Interroger la notion de citoyenneté dans le contexte latino-américain, et en particulier en Argentine, est un exercice qui ouvre un éventail complexe de questions fondamentales. Ces questions ont la particularité de mettre en jeu les dynamiques de la question de la participation politique des citoyens sans se limiter à l’espace latino-américain puisque, par un effet de miroir, elles soulignent les failles de son exercice continental. Il est en effet singulier d’observer comment l’Europe et l’Amérique latine observent, de part et d’autre de l’Atlantique, des dynamiques symétriques de construction et de réinvention de la citoyenneté. Par dissymétrique, on entend plusieurs points temporels, spatiaux et problématiques. En effet, la fondation des Républiques latino-américaines se produit en regard des européennes, qu’elles érigent dès lors à la fois en modèle et en repoussoir. Ainsi, tandis qu’une partie des forces de gauche européennes regardent avec suspicion la difficile émergence des nouvelles républiques à la marge de l’Empire, et qu’une une autre voit dans ces terres nouvelles la possibilité d’exporter soit la République, soit les idées anarchistes, comme cela sera le cas pour nombre d’ouvriers émigrant à Buenos Aires autour de la fin du XXe siècle, en Argentine, la Constitution de 1853 prône, pour l’Argentine le modèle des républiques d’Europe du Nord, manifestant sa suspicion à l’égard des idées politiques des peuples d’Europe du sud, et appelle de ses vœux, pour forger la nation, un immigré qui répondrait à des critères précis : célibataire, artisan, moral. Ainsi, entre la fin du XIXe siècle et le début du XXe siècle, l’Argentine cherche à s’inventer selon un modèle précis, celui d’une certaine Europe, tandis qu’un siècle plus tard, le schéma semble s’être inversé, là où les démocraties européennes en quête de renouvellement se tournent toujours plus vers une Amérique latine jugée innovante et intempestive. 

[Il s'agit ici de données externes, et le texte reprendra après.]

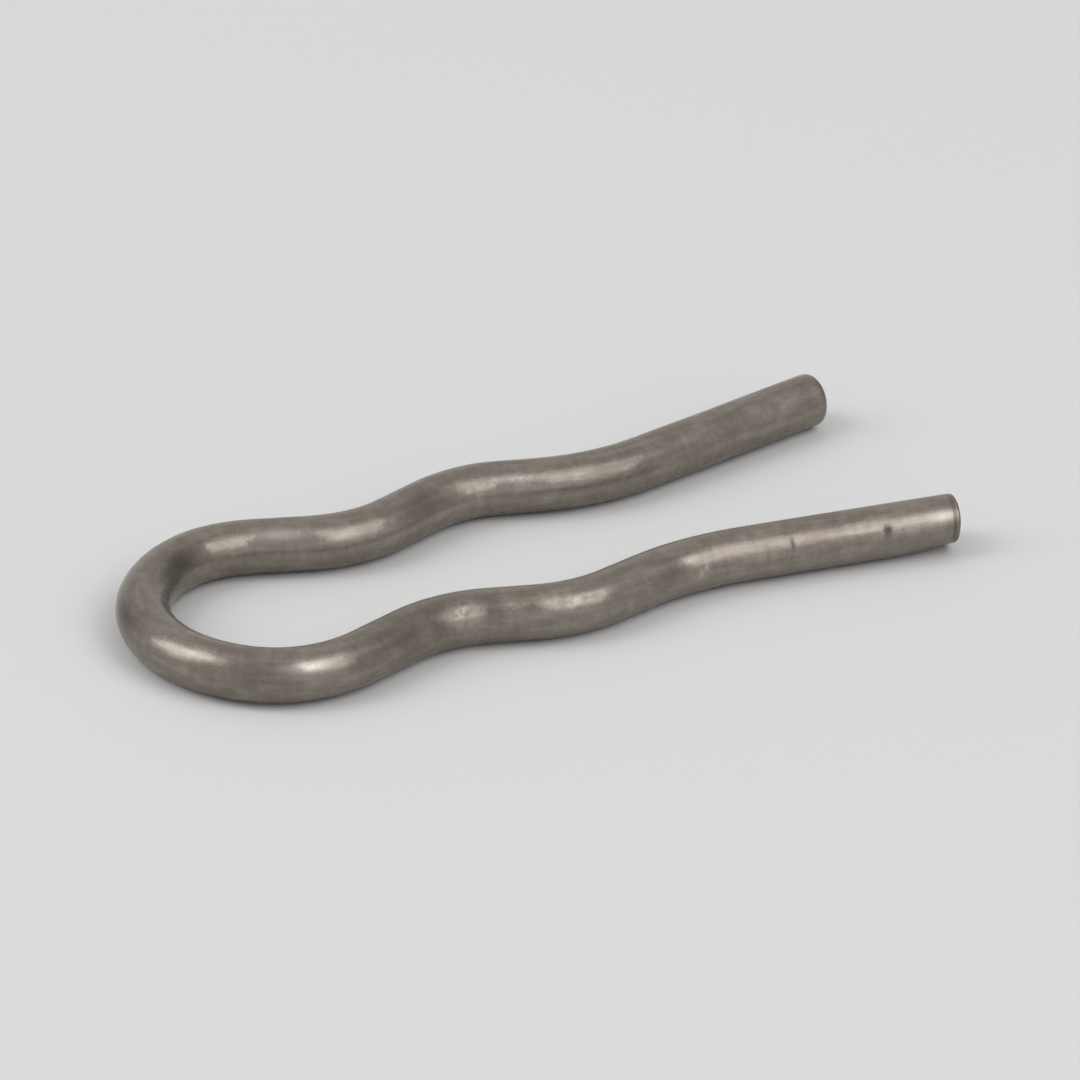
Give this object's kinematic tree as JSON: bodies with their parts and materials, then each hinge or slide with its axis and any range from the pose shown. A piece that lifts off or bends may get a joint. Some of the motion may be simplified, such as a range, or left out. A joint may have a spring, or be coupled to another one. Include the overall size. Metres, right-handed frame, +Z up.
{
  "type": "spring clip",
  "caption": "Flat spring clip bent from round steel wire: a closed loop, mirrored legs with a neck, a rounded seat that snaps over a grooved pin, and a flared open mouth.",
  "frame": {"origin": "on the surface that the clip lies on, below the middle of its box", "axes": "+X from the closed loop to the open mouth, +Y across the legs, +Z up, square to the flat of the clip"},
  "size_m": [0.0388, 0.0154, 0.0025],
  "materials": {
    "spring_wire": "bare drawn spring wire, satin, with a fine grain along the wire and light tool marks at the bends"
  },
  "bodies": {
    "root": {"spring_clip": "spring_wire"}
  },
  "joints": []
}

Valentine Le Borgne de Boisriou est docteure en sciences sociales de l'Université de Buenos Aires et en sciences juridiques et politiques de l'Université Paris VII. Elle enseigne la théorie politique et sociale à la faculté de sciences sociales de l'Université de Buenos Aires et la philosophie contemporaine à l'Institut Supérieur de Formation Enseignante N°41, Adrogué, Buenos Aires. Elle est chercheure de l'Institut de Recherche Gino Germani, UBA, où elle dirige le programme de recherche " Le sujet politique en question. Sujétion et Émancipation dans la philosophie contemporaine". Ses travaux portent sur l'action politique considérée depuis la perspective des secteurs marginalisés des sociétés contemporaines, ainsi que la question de la subjectivation politique et ses développements dans la théorie politique contemporaine, en particulier dans l'œuvre de Jacques Rancière.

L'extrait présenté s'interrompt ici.